-- Start of SUPPLIED DATA --
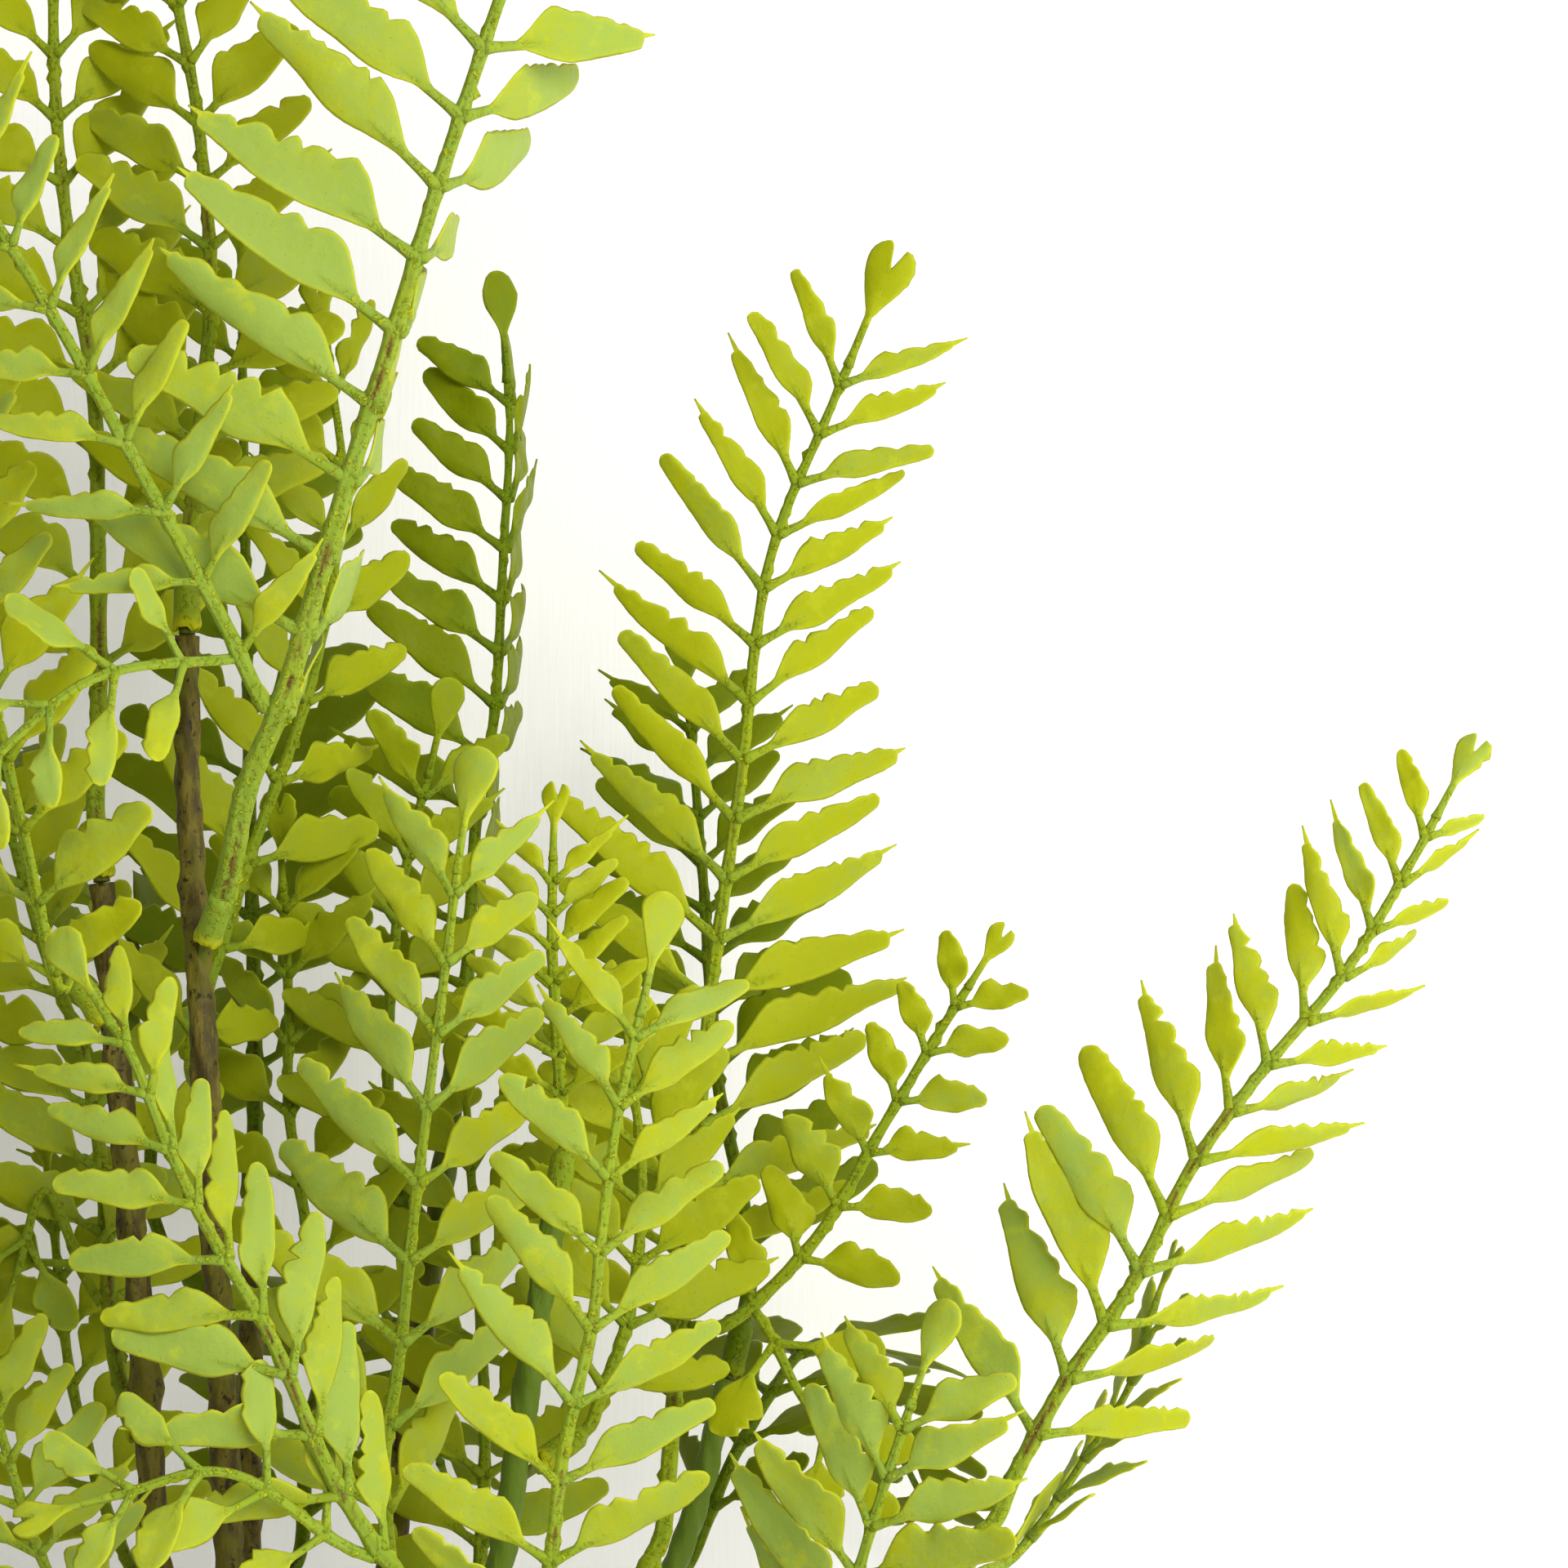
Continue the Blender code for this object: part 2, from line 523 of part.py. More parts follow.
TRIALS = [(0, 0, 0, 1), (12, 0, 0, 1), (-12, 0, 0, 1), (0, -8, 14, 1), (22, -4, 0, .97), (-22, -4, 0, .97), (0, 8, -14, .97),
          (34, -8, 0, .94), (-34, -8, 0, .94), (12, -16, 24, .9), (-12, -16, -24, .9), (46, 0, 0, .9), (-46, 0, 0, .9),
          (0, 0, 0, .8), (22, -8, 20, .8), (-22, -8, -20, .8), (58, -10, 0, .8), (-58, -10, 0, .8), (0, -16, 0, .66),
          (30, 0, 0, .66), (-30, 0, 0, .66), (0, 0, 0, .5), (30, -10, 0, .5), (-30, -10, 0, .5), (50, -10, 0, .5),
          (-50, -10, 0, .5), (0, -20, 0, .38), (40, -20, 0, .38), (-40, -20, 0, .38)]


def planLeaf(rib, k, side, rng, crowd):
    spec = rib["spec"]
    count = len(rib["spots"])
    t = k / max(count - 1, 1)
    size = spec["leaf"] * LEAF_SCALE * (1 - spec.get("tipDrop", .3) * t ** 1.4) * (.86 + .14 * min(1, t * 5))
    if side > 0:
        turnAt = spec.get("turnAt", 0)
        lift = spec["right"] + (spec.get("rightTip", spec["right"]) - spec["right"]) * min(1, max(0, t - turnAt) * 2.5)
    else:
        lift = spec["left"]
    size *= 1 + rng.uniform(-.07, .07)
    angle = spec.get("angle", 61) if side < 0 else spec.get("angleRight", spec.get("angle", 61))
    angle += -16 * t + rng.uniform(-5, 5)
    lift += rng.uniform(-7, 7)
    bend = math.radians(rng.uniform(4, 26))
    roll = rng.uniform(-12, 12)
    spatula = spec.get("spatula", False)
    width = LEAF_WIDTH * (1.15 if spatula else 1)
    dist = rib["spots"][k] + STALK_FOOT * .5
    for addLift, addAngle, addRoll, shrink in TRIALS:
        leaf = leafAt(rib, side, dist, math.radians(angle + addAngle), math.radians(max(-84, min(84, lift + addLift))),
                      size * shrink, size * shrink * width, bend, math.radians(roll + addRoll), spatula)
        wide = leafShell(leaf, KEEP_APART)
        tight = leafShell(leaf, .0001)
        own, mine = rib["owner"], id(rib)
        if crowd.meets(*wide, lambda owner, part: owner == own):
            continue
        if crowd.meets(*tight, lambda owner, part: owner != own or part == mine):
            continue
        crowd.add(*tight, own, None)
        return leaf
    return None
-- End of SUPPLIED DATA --
▶ _EXERCISE AIM_
Quote each line of the data above exactly as written.

▶ _TASK RESPONSE_
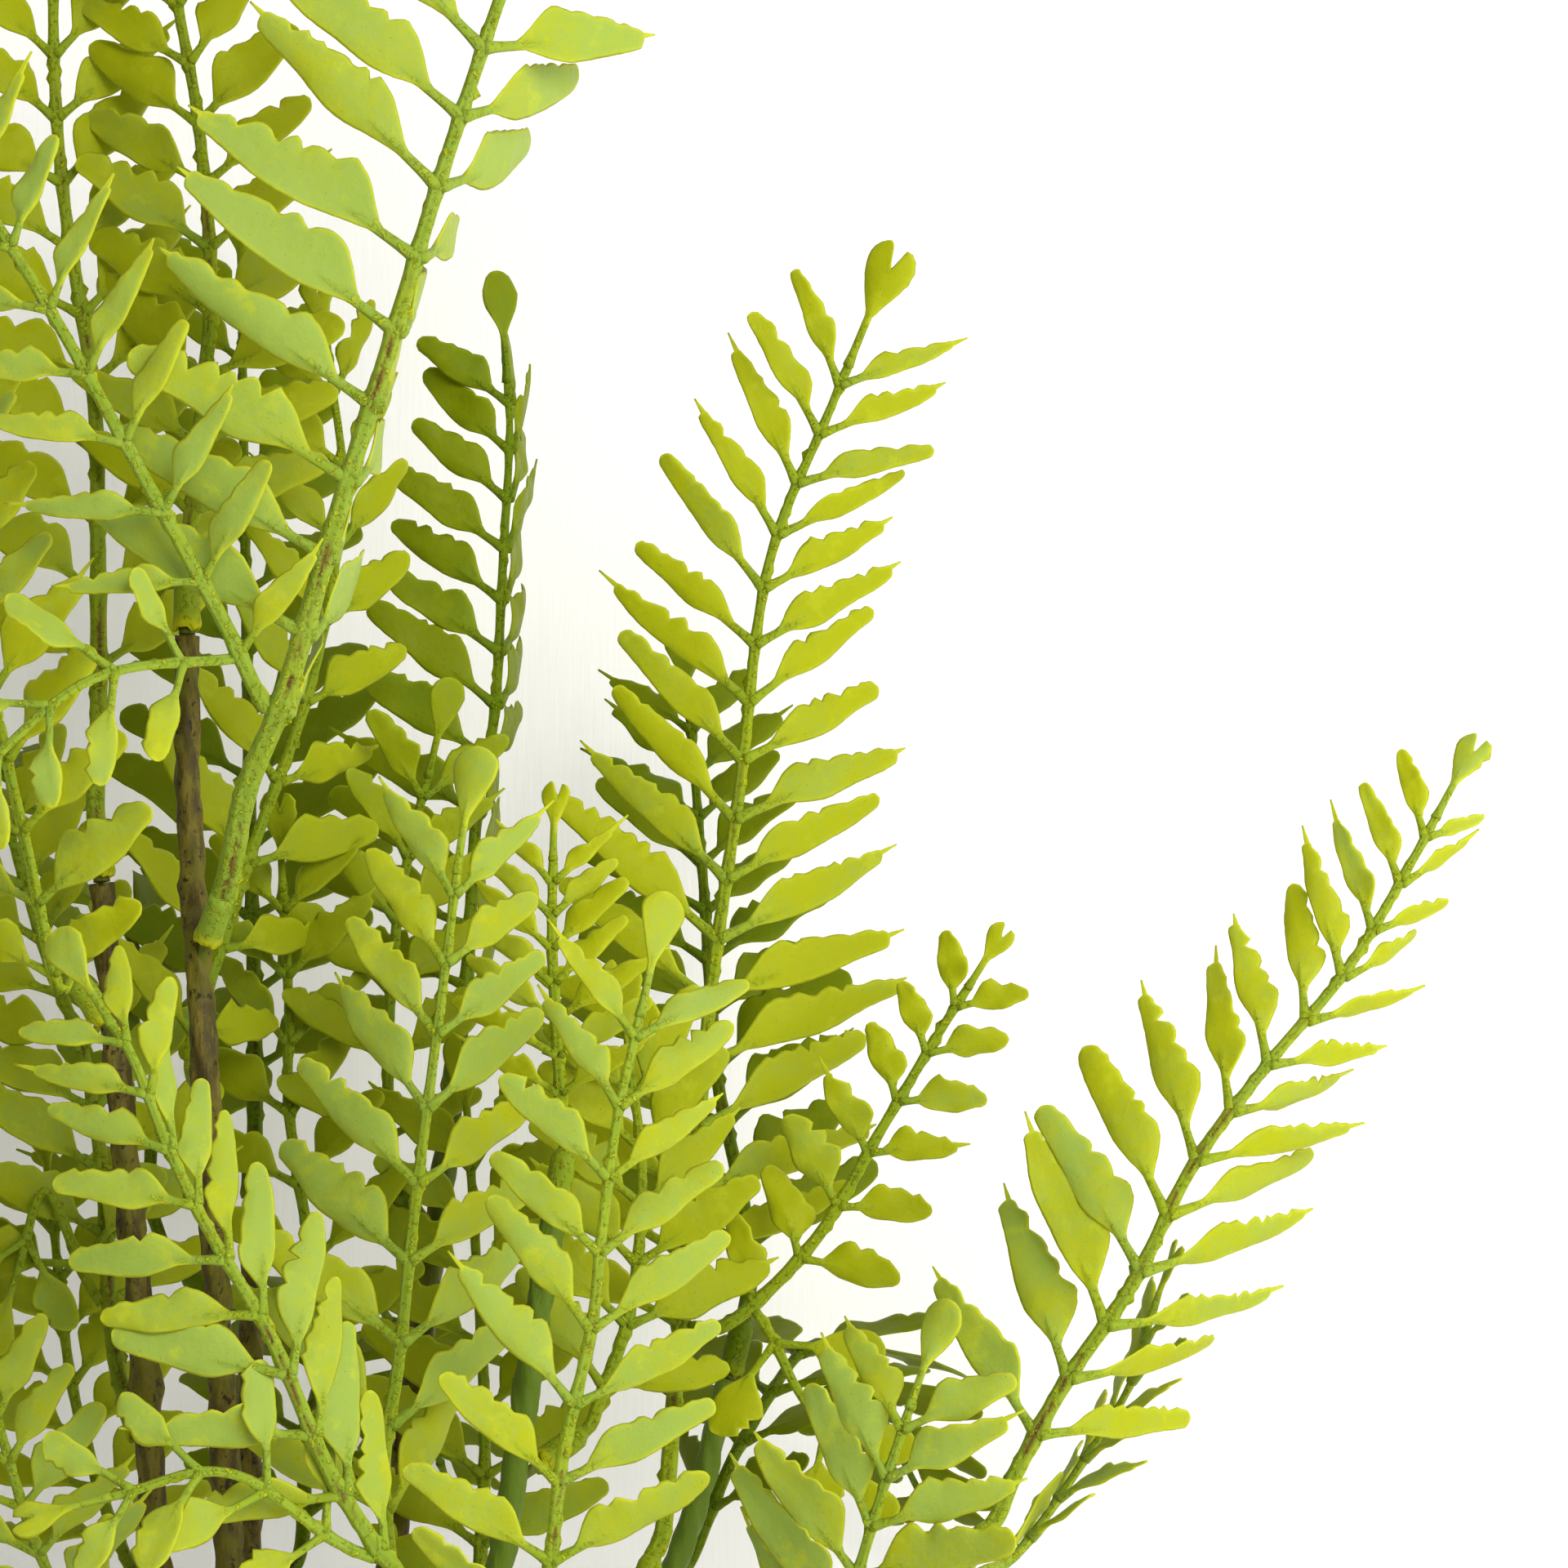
Continue the Blender code for this object: part 2, from line 523 of part.py. More parts follow.
TRIALS = [(0, 0, 0, 1), (12, 0, 0, 1), (-12, 0, 0, 1), (0, -8, 14, 1), (22, -4, 0, .97), (-22, -4, 0, .97), (0, 8, -14, .97),
          (34, -8, 0, .94), (-34, -8, 0, .94), (12, -16, 24, .9), (-12, -16, -24, .9), (46, 0, 0, .9), (-46, 0, 0, .9),
          (0, 0, 0, .8), (22, -8, 20, .8), (-22, -8, -20, .8), (58, -10, 0, .8), (-58, -10, 0, .8), (0, -16, 0, .66),
          (30, 0, 0, .66), (-30, 0, 0, .66), (0, 0, 0, .5), (30, -10, 0, .5), (-30, -10, 0, .5), (50, -10, 0, .5),
          (-50, -10, 0, .5), (0, -20, 0, .38), (40, -20, 0, .38), (-40, -20, 0, .38)]


def planLeaf(rib, k, side, rng, crowd):
    spec = rib["spec"]
    count = len(rib["spots"])
    t = k / max(count - 1, 1)
    size = spec["leaf"] * LEAF_SCALE * (1 - spec.get("tipDrop", .3) * t ** 1.4) * (.86 + .14 * min(1, t * 5))
    if side > 0:
        turnAt = spec.get("turnAt", 0)
        lift = spec["right"] + (spec.get("rightTip", spec["right"]) - spec["right"]) * min(1, max(0, t - turnAt) * 2.5)
    else:
        lift = spec["left"]
    size *= 1 + rng.uniform(-.07, .07)
    angle = spec.get("angle", 61) if side < 0 else spec.get("angleRight", spec.get("angle", 61))
    angle += -16 * t + rng.uniform(-5, 5)
    lift += rng.uniform(-7, 7)
    bend = math.radians(rng.uniform(4, 26))
    roll = rng.uniform(-12, 12)
    spatula = spec.get("spatula", False)
    width = LEAF_WIDTH * (1.15 if spatula else 1)
    dist = rib["spots"][k] + STALK_FOOT * .5
    for addLift, addAngle, addRoll, shrink in TRIALS:
        leaf = leafAt(rib, side, dist, math.radians(angle + addAngle), math.radians(max(-84, min(84, lift + addLift))),
                      size * shrink, size * shrink * width, bend, math.radians(roll + addRoll), spatula)
        wide = leafShell(leaf, KEEP_APART)
        tight = leafShell(leaf, .0001)
        own, mine = rib["owner"], id(rib)
        if crowd.meets(*wide, lambda owner, part: owner == own):
            continue
        if crowd.meets(*tight, lambda owner, part: owner != own or part == mine):
            continue
        crowd.add(*tight, own, None)
        return leaf
    return None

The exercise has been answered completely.